Hopson tapped Curtis Weathers, executive director of the Memphis Academy of Health Sciences, to be the new principal of Hamilton High. Millington Central High principal Mark Neal will become principal at Melrose High next school year.
– Bill Dries
Applications for Jobless Benefits Drop to 336,000
The number of people seeking U.S. unemployment benefits fell a slight 3,000 last week to a seasonally adjusted 336,000, a sign that layoffs remain low.
The Labor Department said Thursday that the four-week average of applications, a less volatile measure, rose slightly to a seasonally adjusted 338,500.
The average is roughly in line with pre-recession levels and indicates that companies are cutting few jobs. Applications are a rough proxy for layoffs.
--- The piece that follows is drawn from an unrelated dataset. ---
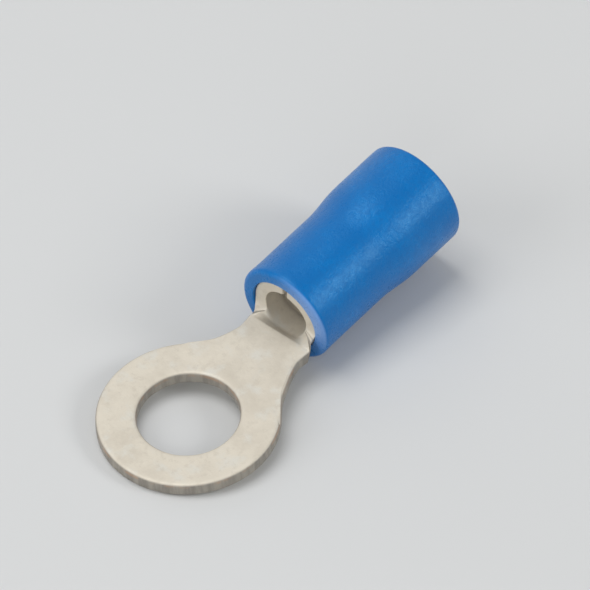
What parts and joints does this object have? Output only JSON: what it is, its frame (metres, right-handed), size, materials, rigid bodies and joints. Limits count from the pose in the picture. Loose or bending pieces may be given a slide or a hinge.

The number of applicants has stabilized in recent weeks despite modest levels of hiring in January and February. When applications for unemployment benefits remain fairly steady from week to week, it suggests that businesses are confident that customer demand will be strong enough to justify retaining their workers.
A total of 3.53 million Americans received benefits as of Feb. 1 – the latest period for which figures are available – up from 3.52 million the previous week.
In recent months, snowstorms and frigid weather have contributed to a slowdown in hiring, retail sales and home construction. A scant 113,000 jobs were added in January. That follows the addition of just 75,000 jobs in December. Job growth for the past two months is only about half the monthly average for the previous two years.
Some positive signs did emerge in January's jobs report. The unemployment rate reached a five-year low of 6.6 percent. The decline from 6.7 percent occurred because more of those out of work found jobs. It was an improvement from December, when the rate fell mainly because many of the unemployed stopped searching for work. The government counts people as unemployed only if they are actively looking for a job.